*** SOURCE EXCERPT ***

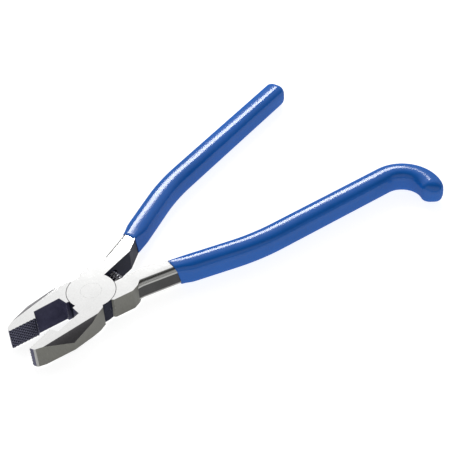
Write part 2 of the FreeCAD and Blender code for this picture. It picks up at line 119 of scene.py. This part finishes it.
# How the forging's edges are worn and shaded.
EDGE_BREAK = 0.14 * MM
WORN_LENGTH = 0.7 * MM
WORN_ANGLE = math.radians(35)
FLAT_ANGLE = math.radians(0.5)
SMOOTH_ANGLE = math.radians(20)
WELD = 0.001 * MM

# The handle's centre line, closed.
GRIP_START = Vector((42.5, 9.7)) * MM
GRIP_SLOPE = math.radians(12.7)
GRIP_BEND = 117.0 * MM
GRIP_RUN_Y = 19.6 * MM
GRIP_END_X = 195.2 * MM
HOOK_X = 171.5 * MM
HOOK_RAD = 15.9 * MM
HOOK_TURN = math.radians(133.0)

# The grip's section.
GRIP_WIDE = 12.4 * MM
GRIP_THICK = 13.2 * MM
OVAL_POWER = 2.9
GRIP_WALL = 0.55 * MM
RIM_LIP = 0.35 * MM
RIM_INNER_ROUND = 1.5 * MM
RIM_TILT = 0.2
RIM_SWELL = 9.0 * MM
STRAIGHT_END_ROUND = 4.1 * MM
HOOK_END_ROUND = 5.6 * MM
CORE_SHORT = 6.0 * MM
SLACK = 0.03 * MM

# The return spring.
COIL_X = 17.6 * MM
COIL_RAD = 2.1 * MM
COIL_TURNS = 9
WIRE_RAD = 0.5 * MM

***

## WORK TO DO
Return the lines above exactly, keeping every word.

## FINAL RESULT
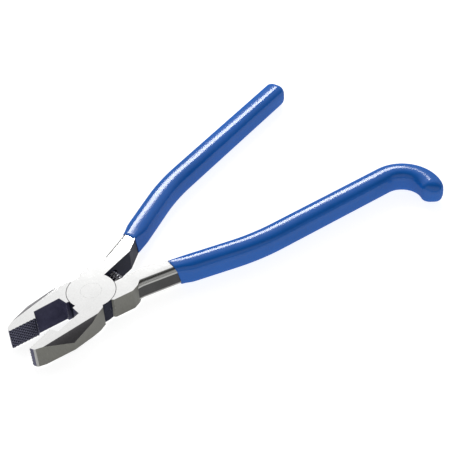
Write part 2 of the FreeCAD and Blender code for this picture. It picks up at line 119 of scene.py. This part finishes it.
# How the forging's edges are worn and shaded.
EDGE_BREAK = 0.14 * MM
WORN_LENGTH = 0.7 * MM
WORN_ANGLE = math.radians(35)
FLAT_ANGLE = math.radians(0.5)
SMOOTH_ANGLE = math.radians(20)
WELD = 0.001 * MM

# The handle's centre line, closed.
GRIP_START = Vector((42.5, 9.7)) * MM
GRIP_SLOPE = math.radians(12.7)
GRIP_BEND = 117.0 * MM
GRIP_RUN_Y = 19.6 * MM
GRIP_END_X = 195.2 * MM
HOOK_X = 171.5 * MM
HOOK_RAD = 15.9 * MM
HOOK_TURN = math.radians(133.0)

# The grip's section.
GRIP_WIDE = 12.4 * MM
GRIP_THICK = 13.2 * MM
OVAL_POWER = 2.9
GRIP_WALL = 0.55 * MM
RIM_LIP = 0.35 * MM
RIM_INNER_ROUND = 1.5 * MM
RIM_TILT = 0.2
RIM_SWELL = 9.0 * MM
STRAIGHT_END_ROUND = 4.1 * MM
HOOK_END_ROUND = 5.6 * MM
CORE_SHORT = 6.0 * MM
SLACK = 0.03 * MM

# The return spring.
COIL_X = 17.6 * MM
COIL_RAD = 2.1 * MM
COIL_TURNS = 9
WIRE_RAD = 0.5 * MM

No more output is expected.